» **YOUR INSTRUCTIONS**
Reproduce the data exactly.
─── INFORMATION SHOWN ───
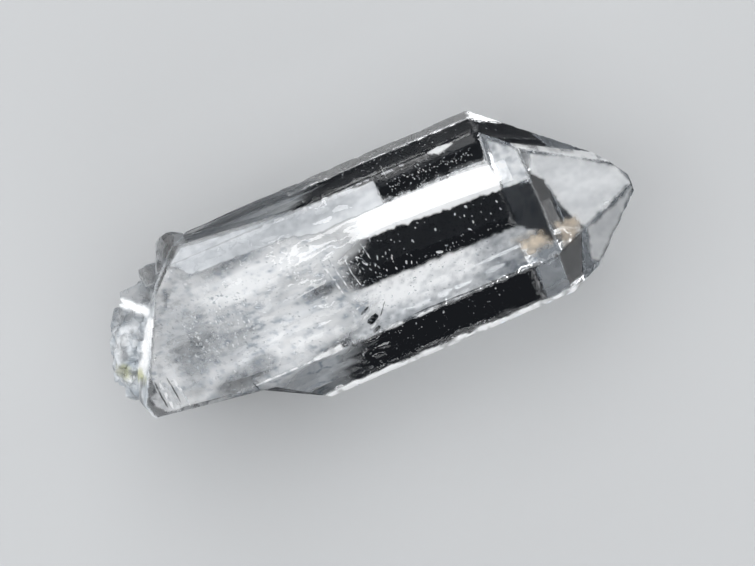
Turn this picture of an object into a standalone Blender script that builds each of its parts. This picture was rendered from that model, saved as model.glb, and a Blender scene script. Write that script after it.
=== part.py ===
"""A natural quartz crystal, one solid, lying on a narrow prism face with its tip along +X.

The crystal is grown in its own frame: X runs along its long axis from the root, at 0, to the tip,
Y runs across, and Z runs up from the face that it lies on. At the end it is moved so that the origin
is the middle of its bounding box, at the bottom. Lengths are in metres.

A crystal face is named as a mineralogist would name it: m1 to m6 are the prism faces, r1, r3 and r5
the large end faces and z2, z4 and z6 the small ones. An end face stands over the prism face with its
number. A face's azimuth is the angle of its outward normal about the long axis, from +Y towards +Z.
"""

import math
import random

import bmesh
import bpy
from mathutils import Euler, Matrix, Vector

MM = 0.001
NAME = "quartz_crystal"

# The prism: three wide faces and three narrow ones, turn and turn about
WIDE_FACE_OUT = 8.40 * MM
NARROW_FACE_OUT = 10.58 * MM
AXIS_UP = NARROW_FACE_OUT
FRONT_UP = AXIS_UP + WIDE_FACE_OUT
AZIMUTH = {1: 90, 2: 30, 3: -30, 4: -90, 5: -150, 6: 150}
WIDE_FACES = (1, 3, 5)

# The pointed end. The angle between an end face's normal and the long axis is the same on all quartz,
# and each end face meets the prism face under it at its own distance from the root.
UPRIGHT = math.radians(90)
END_FACE_LEAN = math.radians(51.79)
SHOULDER = {1: 46.7 * MM, 2: 43.7 * MM, 3: 43.5 * MM, 4: 43.8 * MM, 5: 49.9 * MM, 6: 46.3 * MM}

# The extra face along the edge of r1 and z2, which widens towards the tip: where it starts on that edge,
# and the azimuth in degrees and the lean of its normal
EXTRA_FACE_FROM = (46.69 * MM, 4.38 * MM, 18.99 * MM)
EXTRA_FACE_AZIMUTH = 61.5
EXTRA_FACE_LEAN = math.radians(47.1)

# Small breaks that blunt the tip: a point on each and the way it faces
TIP_CHIPS = (
    ((56.45 * MM, -2.6 * MM, 10.4 * MM), (0.98, -0.12, 0.16)),
    ((56.15 * MM, -1.3 * MM, 11.4 * MM), (0.86, 0.42, 0.30)),
)

# Gentle second faces on the wide faces underneath: the prism face's number, the lean in degrees, towards
# the root if over 0, and the distance from the root where it leaves the prism face
SECOND_FACES = (
    (3, 2.4, 17 * MM),
    (3, -1.0, 31 * MM),
    (5, 1.5, 21 * MM),
    (5, -0.9, 37 * MM),
)

# The long worn edge between m5 and m6
WORN_AZIMUTH = 170
WORN_DEPTH = 0.14 * MM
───
» **WRITTEN ANSWER**
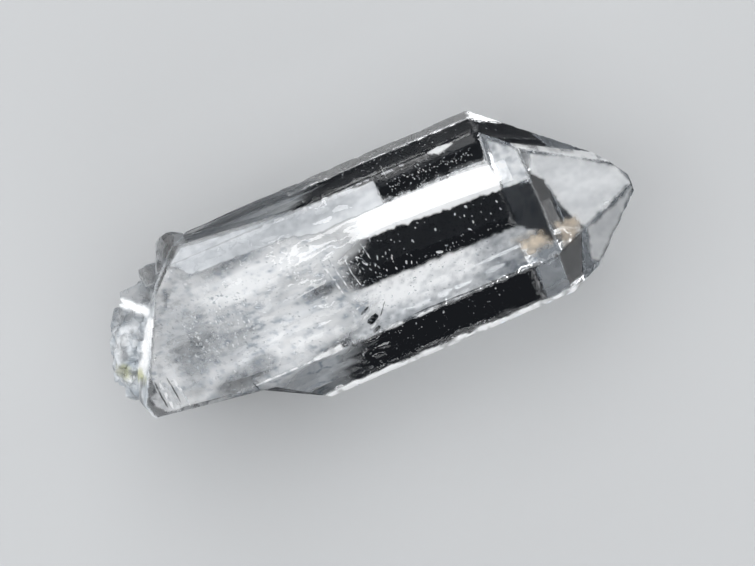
Turn this picture of an object into a standalone Blender script that builds each of its parts. This picture was rendered from that model, saved as model.glb, and a Blender scene script. Write that script after it.
=== part.py ===
"""A natural quartz crystal, one solid, lying on a narrow prism face with its tip along +X.

The crystal is grown in its own frame: X runs along its long axis from the root, at 0, to the tip,
Y runs across, and Z runs up from the face that it lies on. At the end it is moved so that the origin
is the middle of its bounding box, at the bottom. Lengths are in metres.

A crystal face is named as a mineralogist would name it: m1 to m6 are the prism faces, r1, r3 and r5
the large end faces and z2, z4 and z6 the small ones. An end face stands over the prism face with its
number. A face's azimuth is the angle of its outward normal about the long axis, from +Y towards +Z.
"""

import math
import random

import bmesh
import bpy
from mathutils import Euler, Matrix, Vector

MM = 0.001
NAME = "quartz_crystal"

# The prism: three wide faces and three narrow ones, turn and turn about
WIDE_FACE_OUT = 8.40 * MM
NARROW_FACE_OUT = 10.58 * MM
AXIS_UP = NARROW_FACE_OUT
FRONT_UP = AXIS_UP + WIDE_FACE_OUT
AZIMUTH = {1: 90, 2: 30, 3: -30, 4: -90, 5: -150, 6: 150}
WIDE_FACES = (1, 3, 5)

# The pointed end. The angle between an end face's normal and the long axis is the same on all quartz,
# and each end face meets the prism face under it at its own distance from the root.
UPRIGHT = math.radians(90)
END_FACE_LEAN = math.radians(51.79)
SHOULDER = {1: 46.7 * MM, 2: 43.7 * MM, 3: 43.5 * MM, 4: 43.8 * MM, 5: 49.9 * MM, 6: 46.3 * MM}

# The extra face along the edge of r1 and z2, which widens towards the tip: where it starts on that edge,
# and the azimuth in degrees and the lean of its normal
EXTRA_FACE_FROM = (46.69 * MM, 4.38 * MM, 18.99 * MM)
EXTRA_FACE_AZIMUTH = 61.5
EXTRA_FACE_LEAN = math.radians(47.1)

# Small breaks that blunt the tip: a point on each and the way it faces
TIP_CHIPS = (
    ((56.45 * MM, -2.6 * MM, 10.4 * MM), (0.98, -0.12, 0.16)),
    ((56.15 * MM, -1.3 * MM, 11.4 * MM), (0.86, 0.42, 0.30)),
)

# Gentle second faces on the wide faces underneath: the prism face's number, the lean in degrees, towards
# the root if over 0, and the distance from the root where it leaves the prism face
SECOND_FACES = (
    (3, 2.4, 17 * MM),
    (3, -1.0, 31 * MM),
    (5, 1.5, 21 * MM),
    (5, -0.9, 37 * MM),
)

# The long worn edge between m5 and m6
WORN_AZIMUTH = 170
WORN_DEPTH = 0.14 * MM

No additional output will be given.